### Work to be completed:
Output, please, exactly those lines of the listing that come before the line with "return np.exp(-((distance / width) ** 2))", along with that line itself.

### Supplied data:
====

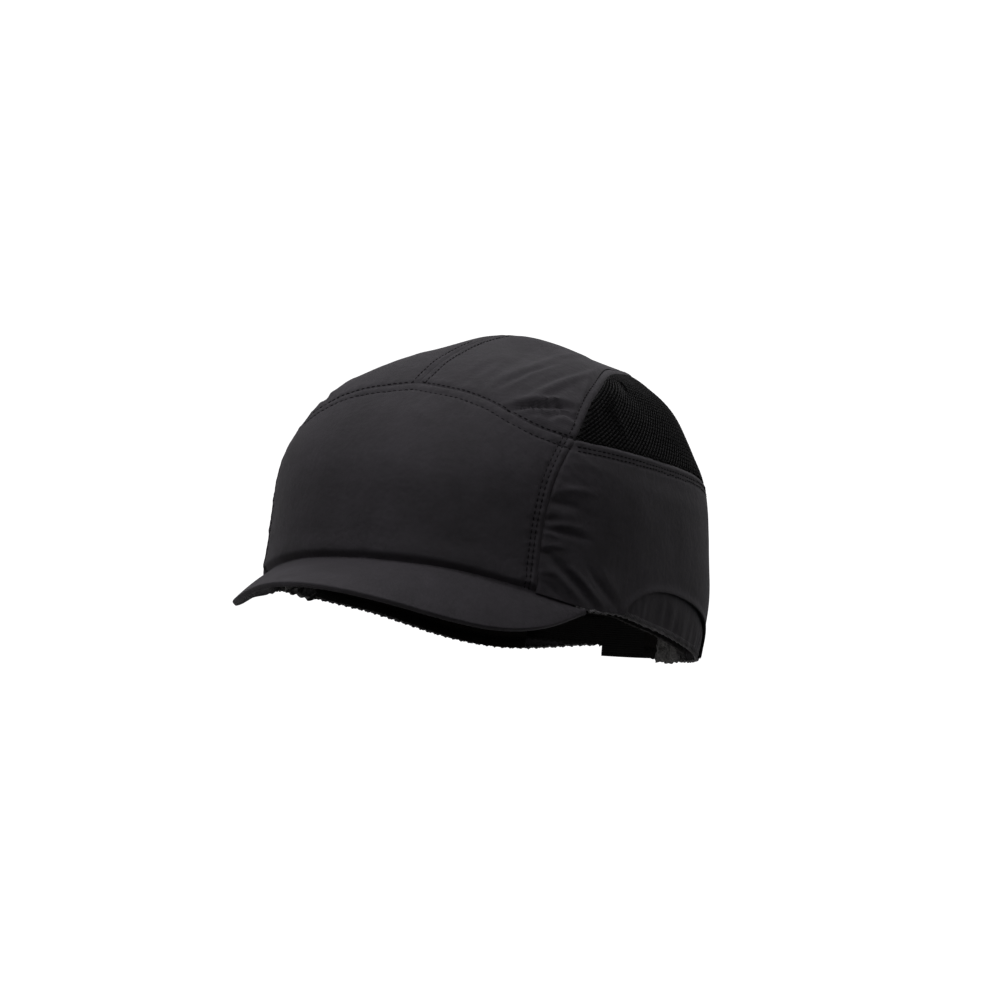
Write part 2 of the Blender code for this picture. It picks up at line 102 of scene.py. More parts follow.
def lattice(along, up):
    """Two grids from (low, high, count): one grows from row to row, the other from column to column."""
    return np.meshgrid(spread(*along), spread(*up), indexing="ij")


def bell(distance, width):
    return np.exp(-((distance / width) ** 2))


def curve(points, at):
    """Heights on the smooth curve through (angle, height) points, the same on both sides."""
    x, y = (np.array(p, float) for p in zip(*points))
    slope = np.empty_like(y)
    slope[1:-1] = (y[2:] - y[:-2]) / (x[2:] - x[:-2])
    slope[0], slope[-1] = (y[1] - y[0]) / (x[1] - x[0]), (y[-1] - y[-2]) / (x[-1] - x[-2])
    at = np.clip(at, x[0], x[-1])
    k = np.clip(np.searchsorted(x, at, side="right") - 1, 0, len(x) - 2)
    width = x[k + 1] - x[k]
    u = (at - x[k]) / width
    return ((1 + 2 * u) * (1 - u) ** 2 * y[k] + u * (1 - u) ** 2 * width * slope[k]
            + u * u * (3 - 2 * u) * y[k + 1] + u * u * (u - 1) * width * slope[k + 1])


def round_curve(points, degrees):
    return curve(points, np.abs(degrees))


def dome_power(degrees):
    sine, cosine = np.sin(np.radians(degrees)), np.cos(np.radians(degrees))
    return SIDE_POWER * sine**2 + np.where(cosine > 0, FRONT_POWER, BACK_POWER) * cosine**2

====

### Response below:
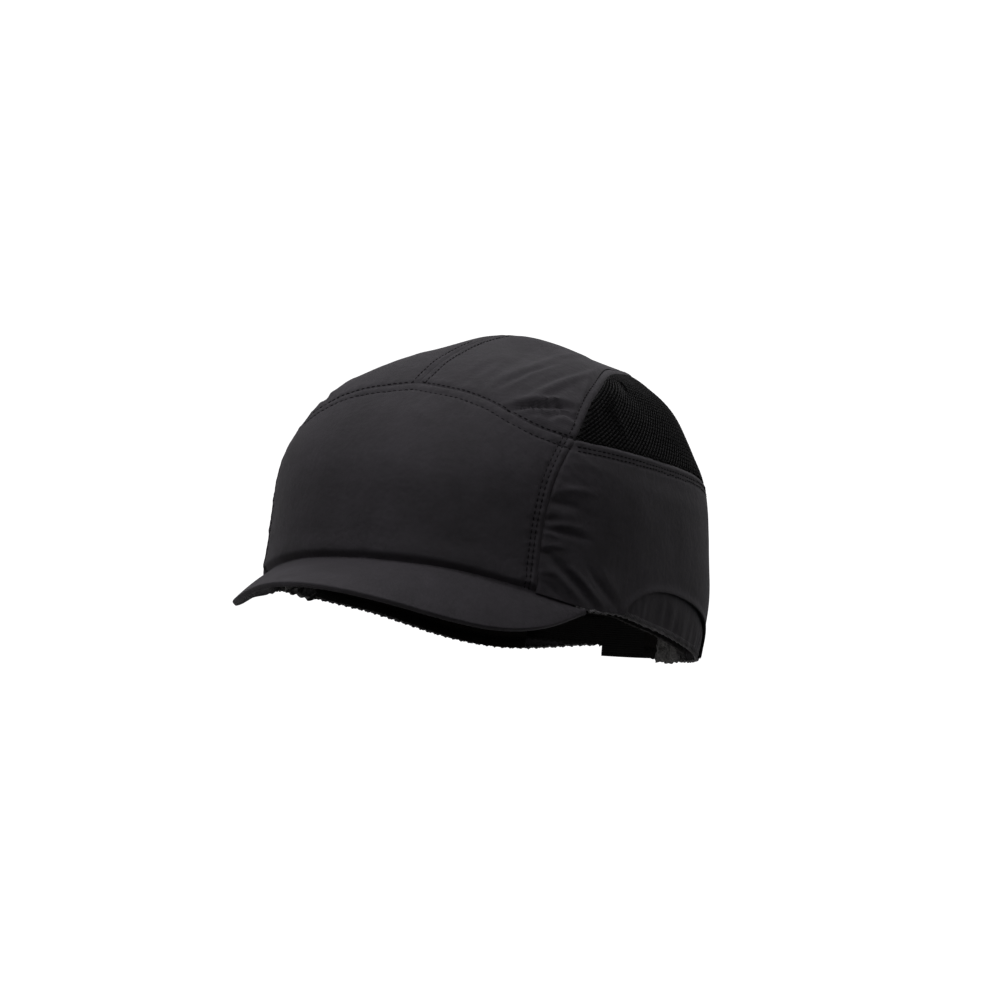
Write part 2 of the Blender code for this picture. It picks up at line 102 of scene.py. More parts follow.
def lattice(along, up):
    """Two grids from (low, high, count): one grows from row to row, the other from column to column."""
    return np.meshgrid(spread(*along), spread(*up), indexing="ij")


def bell(distance, width):
    return np.exp(-((distance / width) ** 2))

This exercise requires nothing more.